TASK DESCRIPTION >>
Report only how many lines hold the word "this".

DATASET RECORDS >>
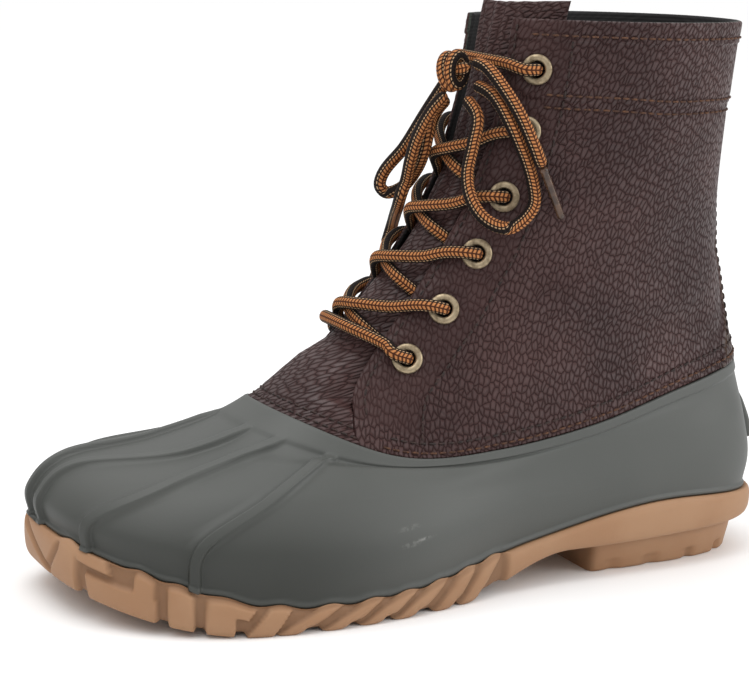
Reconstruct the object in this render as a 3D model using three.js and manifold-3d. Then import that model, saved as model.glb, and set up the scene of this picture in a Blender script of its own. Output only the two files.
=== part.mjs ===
// Lace-up duck boot, left foot: leather shaft over a moulded rubber shell and a gum sole.
// Millimetres, +X to the toe, +Y to the outer side of the foot, +Z up, sole on z = 0.
import * as THREE from 'three';
import Module from 'manifold-3d';

const wasm = await Module();
wasm.setup();

// Sizes of the foot form
const LENGTH = 267; // heel to toe along the line where shell meets sole
const HALF_BALL = 61; // half width of the form at the ball
const SHELL_TOP = 72; // height of the shell's top edge at the heel
const HEIGHT = 195; // height of the collar
const SHAFT_HALF = 38; // half width of the shaft
const TOE_SWING = 16; // how far the toe leans to the inner side

// Walls and clearances
const RUBBER_WALL = 3.4;
const RUBBER_FLOOR = 3;
const LEATHER = 1.9;
const GAP = 0.3; // between neighbouring pieces
const FLANGE_GAP = 0.5; // between the leather and the rubber flange behind it
const EDGE_GAP = 0.45; // between the leather's lower edge and the shell's top edge
const INSOLE_THICKNESS = 4;

// Shell details
const RIB_RAISE = 1.2;
const RIB_TOP_WIDTH = 2.6;
const RIB_FOOT_WIDTH = 5;
const TOP_BAND_RAISE = 0.7;
const TAB_WIDTH = 26;
const TAB_DEPTH = 3.6; // how far the heel tab's lower edge stands out

// Sole
const SOLE_LEDGE = 2; // how far the sole's top edge stands out from the shell
const SOLE_BULGE = 3.2;
const SOLE_TUCK = 1.6; // how far the bottom edge stands out
const TOE_SPRING = 13.5;
const ARCH_RISE = 12;
const HEEL_PITCH = 2;
const HEEL_INSET = 3.2;
const HEEL_TAPER = 3.5;
const LUG_GAP = 2.6;
const LUG_DEPTH = 2.6;
const TREAD_DEPTH = 2.8;
const LUGS_PER_SIDE = 11;
const HEEL_GROOVES = 4;

// Shaft details
const CUFF_RAISE = 0.5;
const BACK_STAY_RAISE = 1.1;

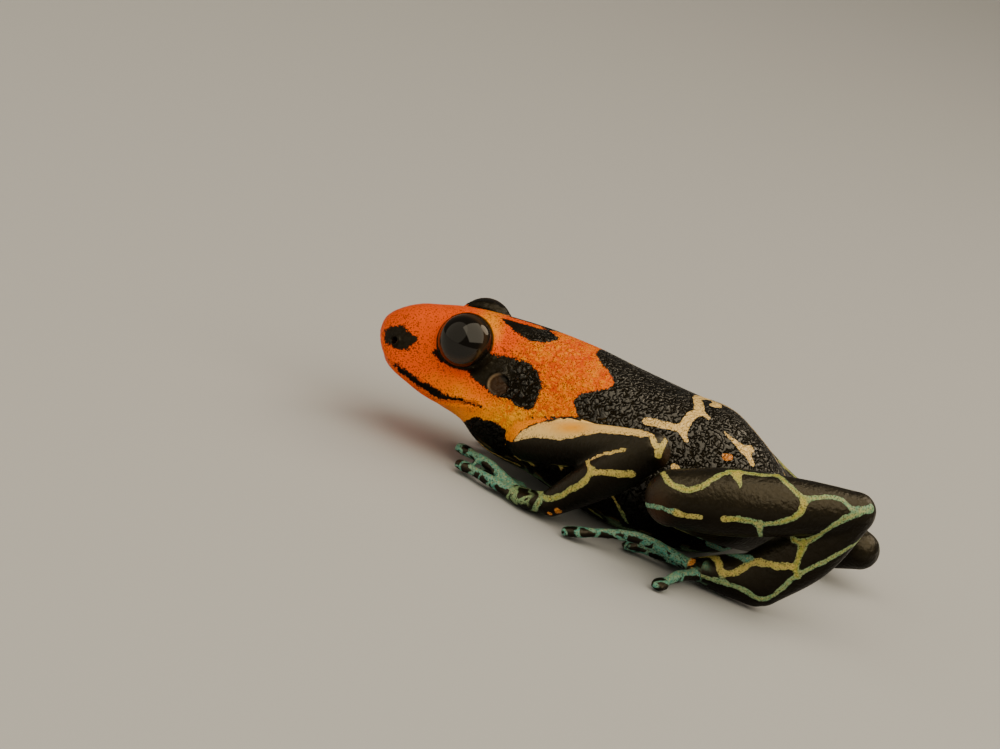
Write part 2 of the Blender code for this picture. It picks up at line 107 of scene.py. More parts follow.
# Joints of the limbs on the left side; the right side mirrors all but its elbow and hind leg. The hollow is
# how far the hand's middle hangs down, and the thigh ends at this place seen from the knee.
SHOULDER = (2.7, -9.6, 2.75)
ELBOW = {LEFT: (5.65, -3.72, 5.4), RIGHT: (5.45, -3.8, 4.55)}
WRIST = (4.75, -7.35, 0.95)
KNUCKLES = (3.85, -9.2, 0.42)
HAND_HOLLOW = 0.12
HIP = (1.6, 2.0, 2.95)
THIGH_END = (-0.15, 0.1, -0.1)
KNEE = {LEFT: (7.35, -1.85, 4.2), RIGHT: (6.8, -1.85, 3.65)}
SHIN = {LEFT: (6.55, 1.9, 5.25), RIGHT: (5.9, 2.0, 2.15)}
HEEL = {LEFT: (5.1, 6.1, 6.25), RIGHT: (3.5, 6.45, 2.1)}
TARSUS_MIDDLE = {LEFT: (5.12, 4.75, 3.68), RIGHT: (3.8, 4.3, 1.7)}
INSTEP = {LEFT: (5.15, 2.95, 1.4), RIGHT: (4.1, 1.9, 1.25)}
TOE_ROOT = {LEFT: (5.0, 0.2, 0.75), RIGHT: (4.6, -0.8, 0.72)}
# Each digit's joints, from the knuckles or the root of the toes.
FINGERS = (
    ((-0.35, 0.45, -0.02), (-1.2, -0.1, 0.0), (-1.9, -0.75, -0.14)),
    ((-0.45, 0.1, 0.0), (-1.3, -1.0, 0.08), (-2.2, -2.05, -0.14)),
    ((-0.2, -0.1, 0.1), (-1.05, -1.75, 0.45), (-2.15, -3.55, 0.4)),
    ((0.35, 0.0, 0.0), (-0.05, -1.4, 0.1), (-1.0, -3.15, 0.0)),
)
TOES = (
    ((-0.5, 0.35, -0.2), (-1.05, -0.3, -0.22), (-1.7, -0.85, -0.47)),
    ((-0.5, 0.0, -0.15), (-1.0, -1.1, -0.18), (-1.6, -2.3, -0.46)),
    ((-0.25, -0.1, -0.05), (-0.55, -1.9, -0.2), (-0.7, -3.6, -0.45)),
    ((0.1, -0.2, 0.05), (0.45, -3.1, 0.42), (1.0, -6.35, -0.43)),
    ((0.5, 0.1, -0.1), (1.8, -0.6, -0.15), (3.3, -1.2, -0.45)),
)
DIGIT_THICKNESS = 0.54
DISC_WIDTH = 0.86
DISC_HEIGHT = 0.5


def digit_profile(root, knuckle, disc):
    """Sizes along a digit, from its root over the knuckle to the disc at its end."""
    thick = DIGIT_THICKNESS
    return ((0.0, thick * root), (0.3, thick), (0.5, thick * knuckle), (0.8, thick * 0.85), (0.9, disc),
            (1.0, disc * 0.9))


# Widths and heights of each limb piece, as (share of its length, size).
DIGIT_SIZES = (digit_profile(1.25, 1.1, DISC_WIDTH), digit_profile(1.1, 1.05, DISC_HEIGHT))
UPPER_ARM = (((0.0, 2.2), (0.5, 2.1), (1.0, 1.8)), ((0.0, 2.0), (0.5, 2.1), (1.0, 1.85)))
FOREARM = (((0.0, 1.8), (0.4, 2.1), (1.0, 1.35)), ((0.0, 1.85), (0.4, 2.15), (1.0, 1.3)))
PALM = (((0.0, 1.35), (0.55, 1.75), (1.0, 1.5)), ((0.0, 1.15), (0.5, 0.95), (1.0, 0.8)))
THIGH = (((0.0, 3.3), (0.5, 3.4), (1.0, 2.4)), ((0.0, 2.8), (0.5, 2.9), (1.0, 2.4)))
SHANK_WIDTHS = ((0.0, 2.6), (0.4, 3.0), (0.75, 2.5), (1.0, 1.9))
SHANK = {LEFT: (SHANK_WIDTHS, ((0.0, 2.7), (0.35, 3.2), (0.75, 2.6), (1.0, 1.9))),
         RIGHT: (SHANK_WIDTHS, ((0.0, 2.6), (0.35, 2.7), (0.75, 2.5), (1.0, 1.9)))}
TARSUS = (((0.0, 1.7), (0.5, 1.9), (1.0, 1.75)), ((0.0, 1.95), (0.5, 2.75), (1.0, 2.7)))
INSTEP_SIZES = (((0.0, 1.7), (0.6, 1.75), (1.0, 1.5)), ((0.0, 2.6), (0.6, 1.85), (1.0, 1.15)))

# The photo's camera: direction, tilt, distance, and the point that it holds at one place of the picture.
VIEW_AZIMUTH = 98.0
VIEW_ELEVATION = 16.0
VIEW_ROLL = 20.0
VIEW_DISTANCE = 230.0
PIXELS_PER_MM = 21.4
FOCUS = PIXELS_PER_MM * VIEW_DISTANCE
PICTURE = (1000.0, 749.0)
AIM_PIXEL = (690.0, 578.0)
AIM_POINT = (5.0, 0.0, 0.2)

# Edges of the orange hood and of the dark patches in it, traced in the photograph.
HOOD_EDGE = ((594, 352), (601, 363), (610, 373), (614, 384), (608, 389), (596, 391), (583, 393), (574, 400),
             (575, 409), (577, 416), (580, 423), (565, 428), (549, 429), (532, 433), (517, 441), (510, 435),
             (503, 428), (489, 420), (472, 417))
NOSE_PATCH = ((385, 330), (392, 326), (402, 325), (405, 328), (408, 331), (414, 335), (418, 339), (415, 344),
              (410, 346), (408, 351), (403, 351), (393, 347), (386, 342), (384, 335))
EYE_CORNER = ((432, 354), (437, 347), (441, 340), (448, 352), (450, 363), (440, 361))
EAR_PATCH = ((446, 365), (456, 368), (466, 371), (471, 378), (478, 383), (485, 387), (490, 394), (497, 397),
             (508, 399), (514, 404), (524, 409), (533, 408), (539, 397), (541, 384), (538, 372), (530, 364),
             (520, 360), (510, 357), (504, 355), (497, 356), (488, 352), (470, 352))
NAPE_PATCH = ((497, 311), (512, 312), (529, 318), (546, 329), (558, 338), (548, 342), (532, 341), (518, 334),
              (505, 323))
ARM_BAND = ((513, 442), (519, 434), (527, 428), (540, 423), (553, 420), (568, 416), (583, 418), (600, 421),
            (620, 425), (640, 429), (656, 436), (640, 436), (620, 434), (600, 433), (584, 435), (572, 438),
            (560, 440), (548, 439), (536, 438), (527, 438))
SHOULDER_HOOD = ((484, 405), (500, 398), (560, 396), (610, 402), (600, 420), *reversed(ARM_BAND[:7]),
                 (503, 438), (494, 424))
LIP_MARK = ((392, 361), (404, 372), (420, 384), (434, 392), (444, 397), (460, 400), (470, 404), (481, 407))
LIP_WIDTHS = (0.09, 0.16, 0.19, 0.19, 0.14, 0.06, 0.05, 0.03)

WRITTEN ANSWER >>
3